Andrew Mountbatten Windsor will no doubt be feeling sorry for himself this morning. Stripped of his royal title and booted out of his Windsor mansion, Andrew probably feels that he has paid an unjust price following the Virginia Giuffre scandal. Indeed, King Charles’ defenestration of his disgraced brother is being described across the world as ‘unprecedented’. The truth is that Andrew should count himself very lucky indeed. Had he been born in a different era, his downfall might have been far more complete.
These punishments make the penalties suffered by Mr Mountbatten Windsor – who will now see out his days in a nice house in Sandringham – seem mild
Even a cursory glance at Britain’s Royal history reveals multiple instances of fraternal family clashes, resulting in banishment or even death. These punishments make the penalties suffered by Mr Mountbatten Windsor – who will now see out his days in a nice house in Sandringham – seem rather mild.
Let’s start with 1066 and all that. Robert ‘Curthose’ was the eldest of William the Conqueror’s three sons, but gained nothing from his father’s conquest of England. Instead he remained as Duke of Normandy plotting against his brothers William and Henry. When Henry became King Henry I, he tired of his big brother’s intrigues, defeated Robert at the Battle of Tinchebray in 1106, and imprisoned him for the rest of Robert’s long life, which ended in 1134.
King Henry II’s relations with his sons were notoriously fraught, with the family feuds culminating in actual armed conflict. His two elder sons Henry ‘the young king’ and Geoffrey repeatedly rebelled against their father. When the third son Richard the Lionheart revolted as well, Henry gave up the struggle and died. The youngest son, John, famously resented Richard inheriting the throne, and delayed collecting a ransom to free his brother when Richard was imprisoned in Austria while returning from the Third Crusade.

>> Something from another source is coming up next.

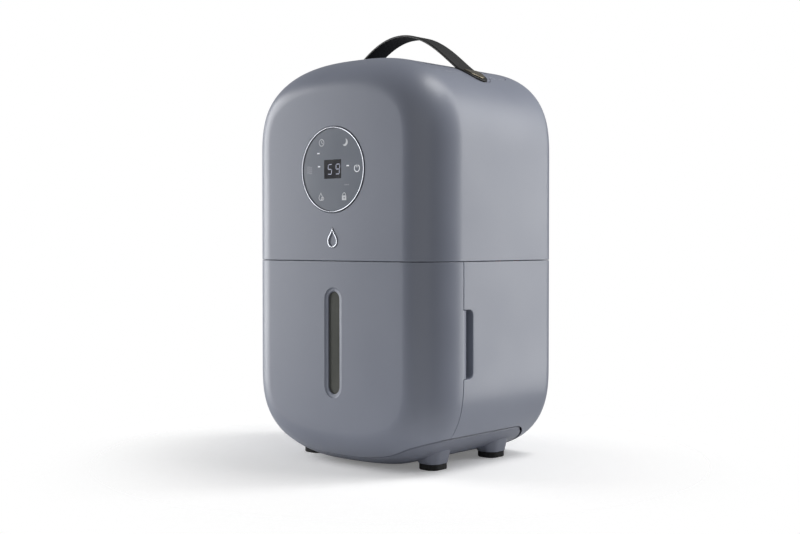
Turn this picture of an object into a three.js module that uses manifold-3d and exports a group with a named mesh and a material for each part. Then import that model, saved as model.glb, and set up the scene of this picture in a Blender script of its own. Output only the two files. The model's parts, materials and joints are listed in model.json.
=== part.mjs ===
// Portable compressor dehumidifier with a pull-out water tank and a leather carrying strap.
// Millimetres, +Z up, X to the right seen from the front, the front faces -Y, floor at Z = 0.

import * as THREE from 'three';
import { mergeVertices } from 'three/addons/utils/BufferGeometryUtils.js';
import Module from 'manifold-3d';

const wasm = await Module();
wasm.setup();

// ---------------------------------------------------------------- driving dimensions

// Body: an arched outline, wide at mid height, carried from front to back.
const BODY_WIDTH = 261;
const BODY_DEPTH = 211;
const BODY_HEIGHT = 422;
const ARCH_RISE = 98.8;          // height of the arched top and bottom ends
const ARCH_POWER = 2.7;          // superellipse exponent of both arches
const FRONT_ROUND_ACROSS = 38;   // front edge rounding, seen on the front face
const FRONT_ROUND_DEEP = 49;     // the same rounding, along the depth
const REAR_ROUND = 16;
const WALL = 3;
const SEAM_GAP = 0.5;            // open joint line between two mouldings
const FIT = 0.3;                 // clearance between pieces that seat on each other
const PROUD = 0.6;               // how far the trim stands out of the front and the back

// Joint lines.
const SEAM_HEIGHT = 212;         // between the upper housing and everything under it
const TANK_FRONT_DEPTH = 50.5;   // the tank's front panel, back from the front face

// Base tray, foot bosses and rubber pads.
const BASE_SIDE_INSET = 18.5;
const BASE_END_INSET = 16;
const BASE_CORNER = 32;
const BASE_CLEARANCE = 4.5;
const BASE_RIM_HEIGHT = 34;
const BASE_STEP = 1.2;           // the tray lies this far inside the housing's surface
const BASE_WALL = 2.5;
const FOOT_INSET = 48.5;         // foot centre in from the body's side
const FOOT_FRONT_INSET = 62;
const FOOT_REAR_INSET = 50;
const PAD_LENGTH = 27;
const PAD_WIDTH = 24;
const PAD_HEIGHT = 6;
const FOOT_FLARE = 7;
const FOOT_HEIGHT = 22;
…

The 15th century Wars of the Roses were a family struggle between two branches of the Plantagenet dynasty. But when one branch – the House of York – got the upper hand, the two heads of the family, Edward IV and his brother George, the unstable Duke of Clarence, lethally quarrelled. Clarence plotted to bring down his brother and joined the rival House of Lancaster in rising against him. Clarence finally ‘re-ratted’ and rejoined his brother, but Edward never trusted him again. Famously, he had him drowned in a butt of Malmsley wine in the Tower of London. Whatever Charles’s issues with Andrew, the ex prince is unlikely to share his distant ancestor’s liquid fate.
Family fallouts weren’t only confined to male Royals: Queen Mary Tudor imprisoned her half sister Elizabeth in the Tower on suspicion of plotting against her; and Elizabeth was lucky to escape the sword that had ended the life of her mother Anne Boleyn in the same fortress, on the orders of her father Henry VIII.
King Charles II, like his contemporary namesake, had a troublesome younger brother: James – (who like Andrew had held the title Duke of York). When James converted to Catholicism, the Protestant Parliament moved to exclude him from succeeding his brother on the throne, forcing Charles to send James into exile. The ‘exclusion crisis’ was eventually resolved by the king, and James duly inherited the crown – only to be dethroned by the Protestant ‘glorious revolution’ of 1690.
The Hanoverian dynasty which succeeded the Stuarts at the beginning of the 18th century was notorious for its constant familial rows. George I imprisoned his wife and loathed his son George II. George III disliked his father and detested his son George IV. And the disgraceful behaviour of George IV and his Royal brothers, with their sexual, alcoholic, and gastronomic excesses, and their tribes of illegitimate children, brought the reputation of the monarchy to a new low, from which it was only rescued by the long, respectable reign of Queen Victoria.
Victoria disliked and disapproved of her lecherous eldest son Edward VII with his multiple mistresses. And Edward’s eldest son Albert Victor, aka ‘prince Eddie’ was implicated in a police raid on a homosexual brothel, the ‘Cleveland Street Scandal’. Fortunately for the monarchy’s reputation Eddie died before his father. The throne went instead to the straight-laced George V.
Scandal next engulfed the Royal Family in 1936 when George’s eldest son Edward VIII abdicated to marry an American adventuress Wallis Simpson. The Abdication caused a rift between Edward and his brother George VI who hadn’t bargained in becoming king, and was ill prepared for the role. A younger brother, the bisexual Duke of Kent, had a cocaine habit, but the discretion of the Press in those days kept his partying out of the public gaze.
Elizabeth II emulated her great great grandmother Victoria with her long and respectable reign. But, sadly, Andrew is anything but a chip off the old block. King Charles’s decision to give Andrew the boot seemed inevitable, given the endless bad headlines involving his younger brother. Yet while Andrew will be feeling aggrieved at his treatment at the hands of the King, the reality is that he has had a very lucky escape indeed.